Hey! Chris here! It’s a little abnormal for www.deadoakspodast.com to deter away from posting things about, well, Dead Oaks, but in light of the twentieth anniversary of TV’s single greatest series—if you’re thinking Game of Thrones or Breaking Bad, we can’t be friends anymore—I decided to devote a post to how Buffy not only helped shape me as a human being in general, but also how it helped shape the very podcast you (might) tune into every two weeks—Dead Oaks!

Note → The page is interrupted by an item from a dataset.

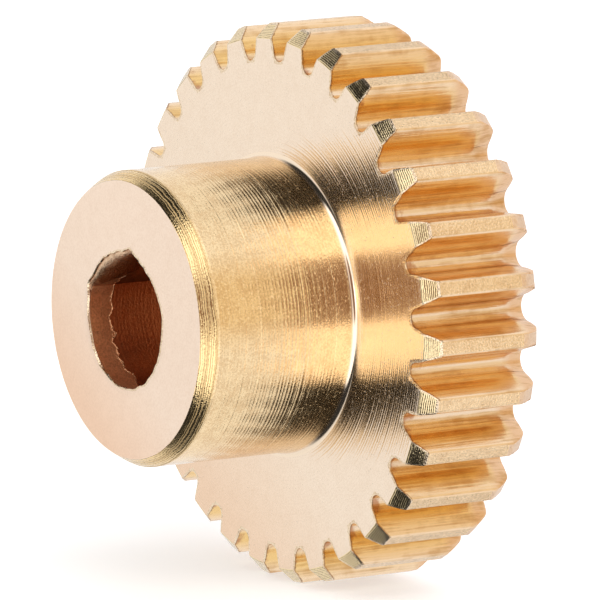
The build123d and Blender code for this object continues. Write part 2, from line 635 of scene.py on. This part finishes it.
low_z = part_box("spur_gear")[0][2]
bpy.ops.mesh.primitive_circle_add(vertices=64, radius=3.0, fill_type="NGON", location=(0, 0, low_z))
floor = bpy.context.active_object
floor.name = "floor"
paper = bpy.data.materials.new("paper")
paper.use_nodes = True
n = Nodes(paper.node_tree)
shade = n.add("ShaderNodeBsdfDiffuse", {"Color": (0.9, 0.9, 0.9, 1.0)})
glow = n.add("ShaderNodeEmission", {"Color": (1.0, 1.0, 1.0, 1.0), "Strength": 0.5})
both = n.add("ShaderNodeAddShader", {0: shade.outputs[0], 1: glow.outputs[0]})
n.add("ShaderNodeOutputMaterial", {"Surface": both.outputs[0]})
floor.visible_glossy = False
floor.data.materials.append(paper)

# ---------------------------------------------------------------- light

# Bands of light round the gear's axis: degrees from +X towards +Z, and brightness
BANDS = (
    (-180, 1.02), (-120, 0.95), (-106, 0.04), (-56, 0.03), (-51, 1.7), (-10, 1.7), (-4, 1.2),
    (40, 1.2), (46, 1.7), (80, 1.7), (86, 0.03), (131, 0.03), (143, 1.02), (180, 1.02),
)
WORLD_STRENGTH = 2.0

# The dark spot is what the brass reflects of the photographer's camera, and the key is the brightest light
DARK_SPOT_WAY, DARK_SPOT_COLOUR = (0.801, -0.5386, 0.260), (0.14, 0.075, 0.045, 1)
KEY_WAY, KEY_COLOUR = (0.31, -0.949, 0.065), (1.6, 1.6, 1.55, 1)
AHEAD_COLOUR = (0.5, 0.5, 0.49, 1)
BEHIND_MIDDLE_COLOUR, BEHIND_COLOUR = (0.45, 0.38, 0.28, 1), (0.50, 0.50, 0.52, 1)
BEHIND_MIDDLE = 18.0  # degrees round the axis

world = bpy.data.worlds.new("studio")
bpy.context.scene.world = world
world.use_nodes = True
n = Nodes(world.node_tree)
direction = n.add("ShaderNodeTexCoord").outputs["Generated"]
way = n.add("ShaderNodeSeparateXYZ", {0: direction}).outputs
around = n.math("MULTIPLY", n.math("ARCTAN2", way[2], way[0]), 180 / math.pi)
ramp = n.add("ShaderNodeValToRGB", {0: n.span(around, -180, 180)})
elements = ramp.color_ramp.elements
while len(elements) < len(BANDS):
    elements.new(0.5)
for element, (angle, light) in zip(elements, BANDS):
    element.position = (angle + 180) / 360
    element.color = (light / WORLD_STRENGTH,) * 3 + (1,)
dark_spot = n.cone(n.toward(direction, DARK_SPOT_WAY), 21.5, 24.5)
ahead = n.cone(n.math("MULTIPLY", way[1], -1.0), 16, 22)
key = n.cone(n.toward(direction, KEY_WAY), 5, 8)
front_side = n.mix(dark_spot, ramp.outputs[0], DARK_SPOT_COLOUR)
front_side = n.mix(ahead, front_side, AHEAD_COLOUR)
front_side = n.mix(key, front_side, KEY_COLOUR)
off_middle = n.math("ABSOLUTE", n.math("SUBTRACT", around, BEHIND_MIDDLE))
behind = n.mix(n.span(off_middle, 15.0, 40.0), BEHIND_MIDDLE_COLOUR, BEHIND_COLOUR)
whole = n.mix(n.span(way[1], 0.08, 0.34), front_side, behind)
back = n.add("ShaderNodeBackground", {"Color": whole, "Strength": WORLD_STRENGTH})
n.add("ShaderNodeOutputWorld", {"Surface": back.outputs[0]})

# ---------------------------------------------------------------- camera

AZIMUTH, ELEVATION, ROLL = math.radians(56.8), math.radians(10.4), math.radians(0.83)
DISTANCE = 0.2794
AIM = Vector((-0.010, -1.05, 0.05)) * MM

flat_share = math.cos(ELEVATION)
away = Vector((math.sin(AZIMUTH) * flat_share, -math.cos(AZIMUTH) * flat_share, math.sin(ELEVATION)))
level = Vector((math.cos(AZIMUTH), math.sin(AZIMUTH), 0))
right = level * math.cos(ROLL) + away.cross(level) * math.sin(ROLL)
up = away.cross(right)
camera = bpy.data.objects.new("camera", bpy.data.cameras.new("camera"))
bpy.context.collection.objects.link(camera)
camera.data.sensor_width = 36
camera.data.lens = 592.6
camera.data.clip_start = 0.01
camera.data.clip_end = 20
rows = [(right[i], up[i], away[i], AIM[i] + away[i] * DISTANCE) for i in range(3)]
camera.matrix_world = Matrix(rows + [(0, 0, 0, 1)])
bpy.context.scene.camera = camera
bpy.context.scene.view_settings.view_transform = "Standard"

To start things off, I have to let you all know a terrible secret about my childhood: I was a weirdo. It may be hard to believe, but I was the chubby, nerdy kid in the corner of his fourth-grade classroom, reading The Shining and drawing terrible X-Men comics on his notebooks. I was into horror and superheroes while my classmates were into football and… other things I definitely wasn’t into.

I never fully felt like I fit in with my peers. Little did I know, a lot of other kids felt that way, too.

And on March 20th, 1997, a TV series premiered on the WB network that seemed to practically be designed for me and all those other freaks and geeks drooling over our comic books and Beast Wars action figures. Buffy the Vampire Slayer was a risk, in and of itself, because the one thing it didn’t do was adhere to what most people might think of as “normal.”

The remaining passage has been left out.